The city would explode again into deadly rioting more than two decades later after Los Angeles officers caught on videotape pummeling black motorist Rodney King were acquitted of wrongdoing. Two of the officers were later found guilty in a federal civil rights trial. Again, a special commission, headed by Warren Christopher, who would later become the U.S. Secretary of State, recommended widespread change in the department.
An ‘Overly-Aggressive’ Culture
Erwin Chereminsky, a professor at the University of Southern California who was asked by the Los Angeles police union to study the most recent scandal and the department’s internal investigation of it, said the LAPD has missed opportunities over the years to implement reforms.
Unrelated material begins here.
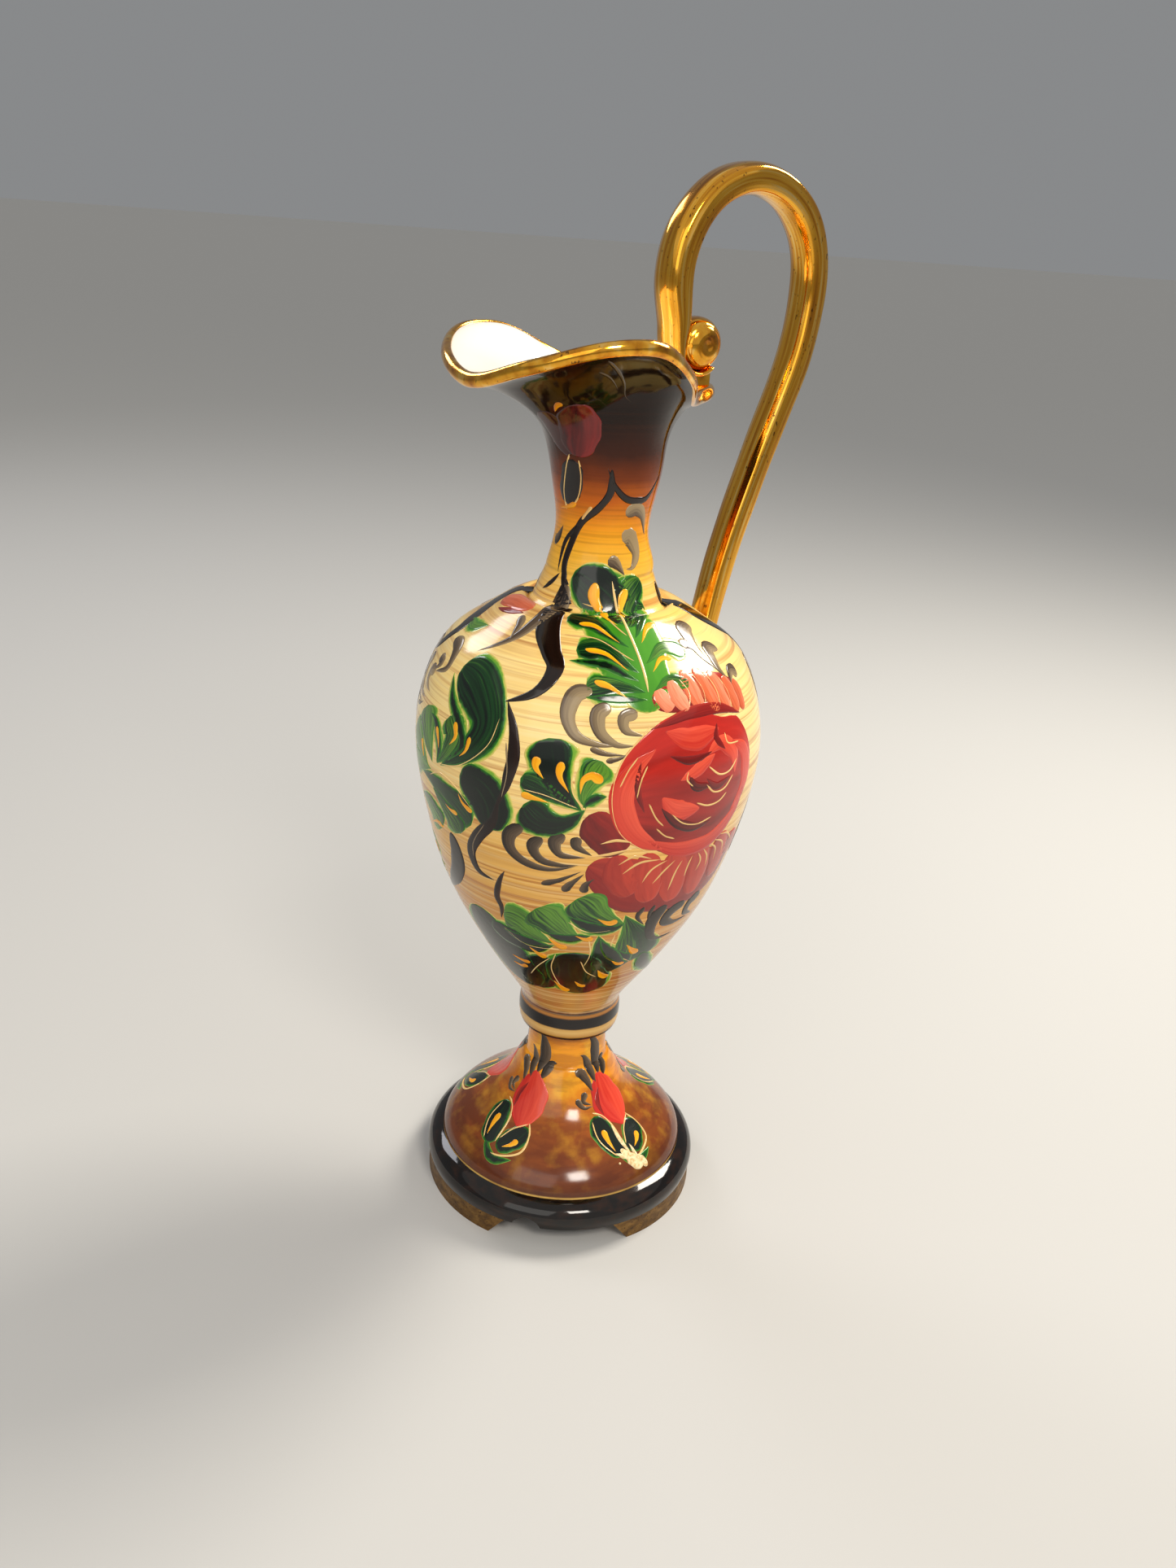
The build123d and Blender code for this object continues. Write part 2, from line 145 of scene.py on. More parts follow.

“This is the worst scandal in Los Angeles history,” Chemerinsky said “You have police planting evidence to frame innocent people and then lying in court to gain convictions. This shows a tremendously serious problem in the police department that has to be dealt with.”
In a report released earlier this month, Chereminsky criticized the department’s internal review for not going far enough in identifying the scope of the corruption problem and pointed to the “paramilitary, overly-aggressive policing” culture as a root of the problems.
Chereminsky, who interviewed several dozen police officers for his report, said he found that poor morale among the officers was also a systemic problem.
“When [Former Chief] Willie Williams was here, we thought morale could not go any lower,” said Ted Hunt, president of the Police Protection League, the officers’ union. “But it is so bad. I can’t compare it.”
Hunt said the department’s troubles can be traced to a lack of management oversight and accountability, the absence of effective community policing programs and the inability to attract and retain good officers because of poor working conditions, pay and benefits.
Widespread Corruption?
While the investigation in Los Angeles has primarily focused on the Rampart Division, which covers an eight-square mile area west of downtown and home to many new immigrants, some question whether the problem is more widespread.
James Fyfe, a Temple University professor who consulted on police corruption cases in Los Angeles in the 1980s and early 1990s, said he found evidence of wrongdoing in several different units of the department. He said certain units seemed to have “a specific license to do what they did and no one ever seemed to do anything about them.”
“Most cops are fine people who never do anything wrong,” said Fyfe, who is also a former New York police lieutenant. “But there are a group of scumbags in that department that have caused the problems and who have been supported from the top. They think it is their birthright to go out and brutalize people.”
Officials with the LAPD acknowledge that their department has been steeped in controversy, but they insist the recent scandal will not prove to be a systemic problem. They say they are trying hard to root out the corrupt officers.
In all, 45 officers who once worked in the department’s Rampart division, including the five already indicted, have been relieved of their duties and remain at home while the internal police investigation continues.
“We had some cops do some bad things and we’ve had overzealous officers, who for the most part broke the law by trying to put some bad gang members in jail,” said Sgt. John Pasquariello, an LAPD spokesman. “That is wrong, definitely wrong.”
But Pasquariello says he believes the investigation will prove in the end that corruption in L.A. is far less serious than problems in other cities, like New York, which has seen a number of corruption scandals in recent years.
“We are going to make mistakes,” he said. “We will learn from our mistakes, but we are one of the most scrutinized police departments in the world.”